Tous les dirigeants de Nida, destouriens, rcédistes, démocrates et indépendants, doivent aujourd’hui être mis devant leurs responsabilités. Le tribunal de l’histoire politique saura les juger à leur juste mesure. Ils sont tous responsables de cette désunion et de cette scission : les scissionnistes et les non scissionnistes. Le courant Marzouk, lui, tout en ôtant la majorité à son parti initial, a donné un pouvoir de fait aux islamistes. Que gagne-t-il en échange ? On dira demain que ce courant a redonné la majorité aux islamistes pour des incompatibilités d’humeur interne. Une pitrerie politique. Les Tunisiens étaient contents après la révolution de voir émerger une nouvelle classe politique. Mais cette classe politique s’est avérée politiquement puérile. Elle ne voit pas plus loin que le bout de son nez, plongée davantage dans les conflits de personnes que dans les affaires politiques. Ghannouchi aura toujours une longueur d’avance sur eux par sa lucidité anticipatrice. Car, Béji donne l’impression de se laisser guider par les évènements, alors que Ghannouchi les devance. Ce sera difficile pour Essebsi de gouverner pour le restant du mandat législatif et présidentiel. Son parti est politiquement handicapé. Son fils Hafedh Caïd Essebsi a causé trop de dégâts, tout comme Mohsen Marzouk d’ailleurs. Quel gâchis. Quel dommage. La belle Tunisie ne mérite pas cela. Nida a gâché la fête démocratique.
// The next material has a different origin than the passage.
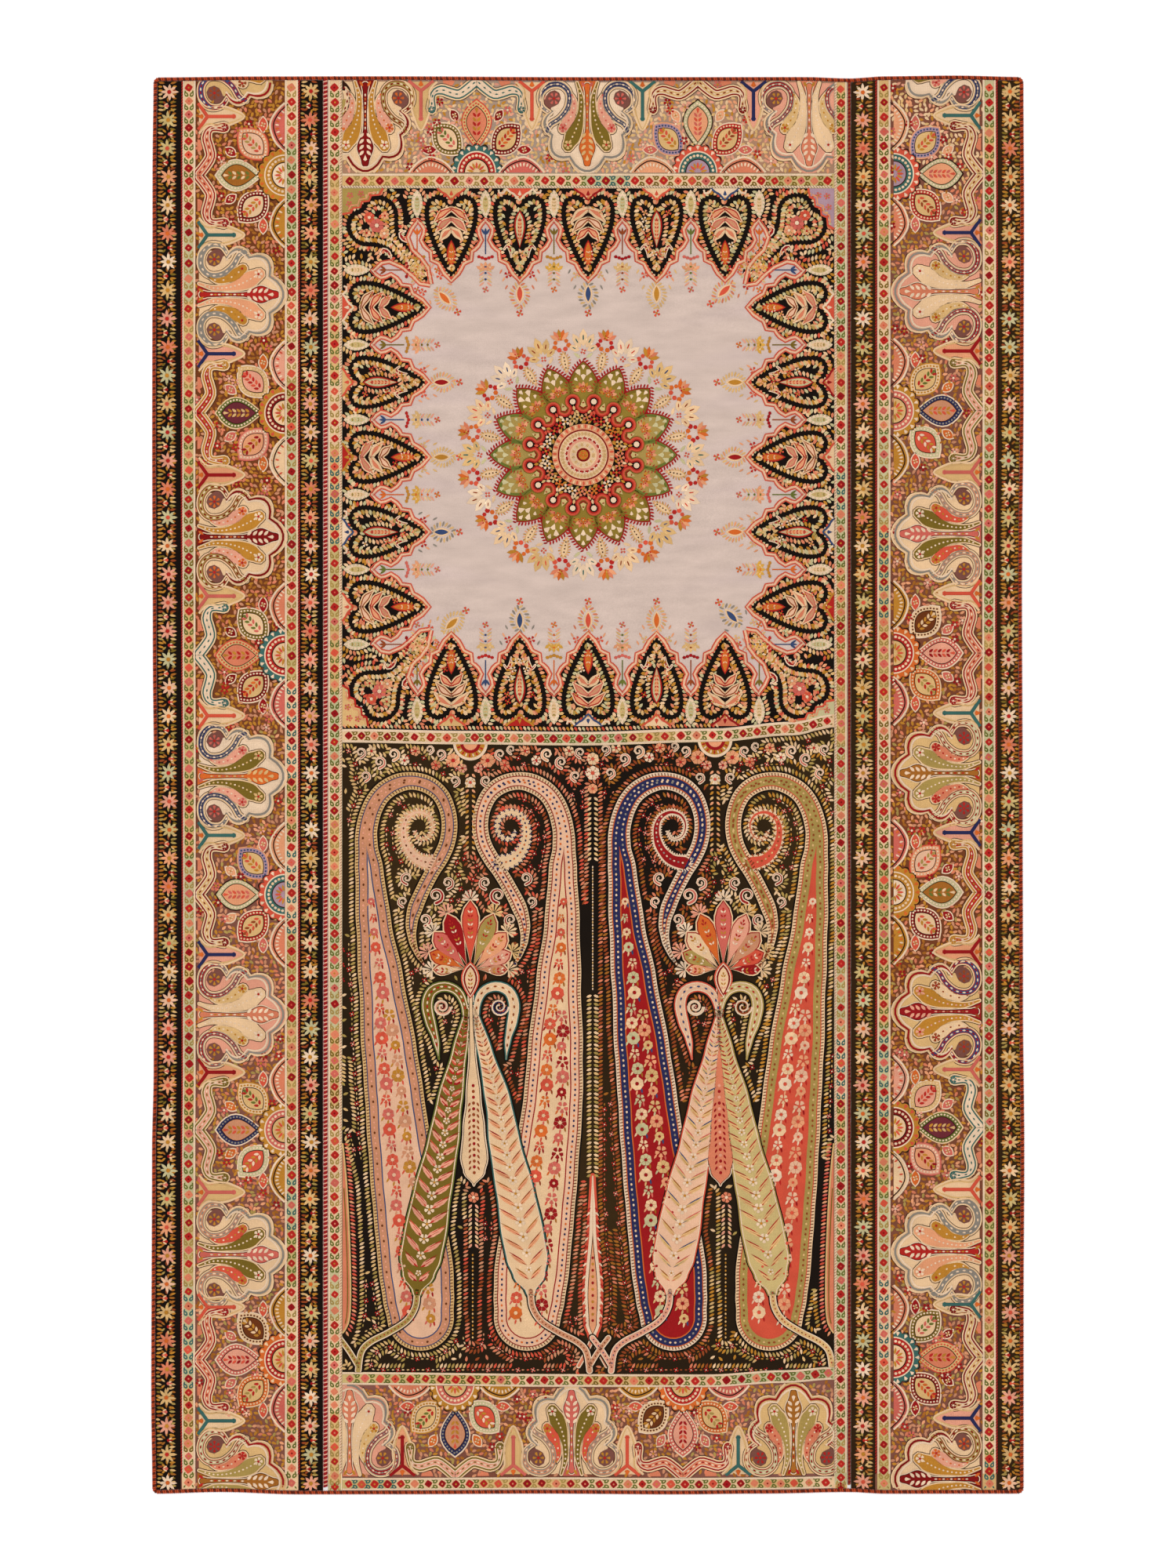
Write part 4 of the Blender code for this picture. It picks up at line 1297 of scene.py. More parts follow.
def workSpade(spot, kind, number):
    fold = curveThrough(spadeLine, 4.0)
    heart = fold + [(-u, v) for u, v in fold[-2:0:-1]]
    closed = heart + heart[:2]
    shape = limbShape(closed[::2], ((0, 3.4), (1, 3.4)))
    fillOn(spot, shape, "black", 1.6)
    for aside, lean, length, some in ((-5.8, 1.2, 7.4, medallionDyes["inner"][number % 3]),
                                      (5.8, -1.2, 7.0, medallionDyes["outer"])):
        trail(spot, shifted(closed, aside), 5.0, "leaf", length, 4.1, some, 2, 0, lean)
    for v, half in ((26, 20), (35, 21), (45, 20), (56, 17), (67, 13), (78, 8)):
        for sign in (-1, 1):
            stitchOn(spot, "leaf", sign * half, v, math.pi / 2 + sign * 0.7, 7.2, 3.8, rng.choice(medallionDyes["leaves"]), 2)
            if rng.random() < 0.5:
                posy(spot, sign * (half - 5), v + 5, 7.5, rng.choice(("red", "coral", "ivory", "peach")), "gold", 3, 4)
    if kind == 0:
        tints = (("peach", "red"), ("tan", "rose"), ("salmon", "cream"), ("blush", "rust"))
        for row, (top, spread, drop) in enumerate(((26, 21, 16), (39, 19, 16), (52, 14, 14))):
            outer, inner = tints[(row + number) % 4]
            for sign in (-1, 1):
                limb = [(0, top), (sign * spread * 0.5, top + drop * 0.35), (sign * spread, top + drop)]
                nested(spot, lambda trim: limbShape(limb, ((0, 7), (0.5, 11.5), (1, 4)), trim),
                       (("brownBlack", -1.0), ("cream", 0), (inner, 1.7), (outer, 3.2)), 3)
        nested(spot, lambda trim: leafShape((0, 100), (0, 66), 12, 0.45, trim),
               (("brownBlack", -1.2), ("red", 0), ("orange", 1.9)), 3)
        sprig(spot, (0, 92), (0, 74), ("cream", "gold"), 5, 3.4, 4.4)
    else:
        nested(spot, lambda trim: leafShape((0, 76), (0, 28), 14, 0.6, trim),
               (("brownBlack", -1.2), ("red", 0), ("mint", 1.9), ("peach", 4.4)), 3)
        sprig(spot, (0, 66), (0, 40), ("orange", "red"), 6, 3.4, 4.6)
        for sign in (-1, 1):
            hook = [(sign * 20, 78), (sign * 16, 73), (sign * 12, 78), (sign * 11, 88)]
            nested(spot, lambda trim: limbShape(hook, ((0, 3), (0.5, 5.4), (1, 2)), trim), (("ivory", 0), ("crimson", 1.4)), 3)
        trail(spot, [(0, 80), (0, 104)], 5.6, "leaf", 5.2, 2.8, ("straw", "peach"), 3, 3.2, 0.7, twin=True)
    outer, inner = medallionDyes["halves"][number % 6]
    low = curveThrough([(-18, 0), (-12, 5), (-8, 7), (-4, 11), (0, 15), (4, 11), (8, 7), (12, 5), (18, 0)], 3.0)
    fillOn(spot, low, inner, 3)
    rowOn(spot, low, outer, 2.6, 4)
    stitchOn(spot, "drop", 0, 6, math.pi / 2, 7, 5, outer, 4)
    if number % 3 == 1:
        for sign in (-1, 1):
            rowOn(spot, [(sign * u, v) for u, v in ((17, 1), (21, 6), (26, 6), (27, 2))], "ivory", 2.6, 4)


def workNiche(spot, number):
    # the white drop at the edge, and the small flower that stands in the niche under it
    drop = leafShape((0, 2), (0, 38), 14, 0.45)
    fillOn(spot, drop, "ivory", 3)
    trail(spot, drop, 2.7, "leaf", 3.6, 1.9, ("ivory", "mint"), 3, -1.0, -1.2, closed=True)
    fillOn(spot, leafShape((0, 9), (0, 32), 7.4, 0.45), ("mint", "paleGreen", "cream")[number % 3], 4)
    sprig(spot, (0, 28), (0, 14), ("straw", "sage"), 5, 3.0, 4.0)
    flower, crown = medallionDyes["niches"][number % 5]
    rowOn(spot, [(0, 56), (0, 84)], flower, 1.5, 2)
    for lean in (-0.6, 0.0, 0.6):
        stitchOn(spot, "leaf", 5 * math.sin(lean), 57 - 2 * math.cos(lean), lean - math.pi / 2, 10, 3, flower, 3)
    for k in range(-2, 3):
        stitchOn(spot, "dot", k * 4.2, 90 - 1.4 * abs(k), 0, 5.0, 4.4, crown, 3)
    for lean in (-1.0, -0.5, 0.0, 0.5, 1.0):
        stitchOn(spot, "leaf", 8 * math.sin(lean), 106 - 7 * math.cos(lean), lean - math.pi / 2 + math.pi, 12, 4.6,
                 ("straw", "peach", "yellow")[number % 3], 2)
    trail(spot, [(0, 98), (0, 124)], 4.4, "leaf", 8.4, 2.6, ("cream", "straw", "pink"), 2, 5.0, 0.9, twin=True)
    for v in (100, 108, 116):
        stitchOn(spot, "dot", 0, v, 0, 3.4, 3.0, flower, 4)
    posy(spot, 0, 129, 8, ("coral", "rose", "orange")[number % 3], "gold", 2, 4)


def workTipSprig(spot, number):
    core, comb = (("orange", "peach"), ("coral", "salmon"), ("blue", "greyBlue"), ("gold", "straw"), ("crimson", "peach"))[
        number % 5]
    nested(spot, lambda trim: leafShape((0, 122), (0, 147), 11, 0.5, trim), (("cream", 0), (core, 2.2)), 2)
    trail(spot, leafShape((0, 119), (0, 153), 21, 0.5), 4.2, "leaf", 7.4, 2.8, (comb, "straw"), 2, 0, -1.2, closed=True)
    for sign in (-1, 1):
        posy(spot, sign * 15, 110, 9, ("coral", "red", "straw")[number % 3], "pink", 2, 4)
        for v in (106, 116, 126):
            stitchOn(spot, "leaf", sign * (24 - 0.35 * (v - 106)), v, math.pi / 2 - sign * 0.5, 7, 2.4, ("peach", comb)[v % 4 // 2], 2)
    posy(spot, 0, 159, 9, "coral", "gold", 2, 4)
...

Le « printemps tunisien », comme aimait dire Essebsi, n’a pas encore engendré un printemps politique au sein de son propre parti.


 


« Seuls les peuples démocratiques ont droit à un Etat démocratique », disait Guy Sitbon, en parlant de l’exception tunisienne dans un excellent éditorial du magazine « Historia », consacré à la Tunisie. Aujourd’hui, si le peuple est resté démocratique, la classe politique, elle, est devenue futile. Le Destour a été un bâtisseur, Nida est, lui, un fossoyeur.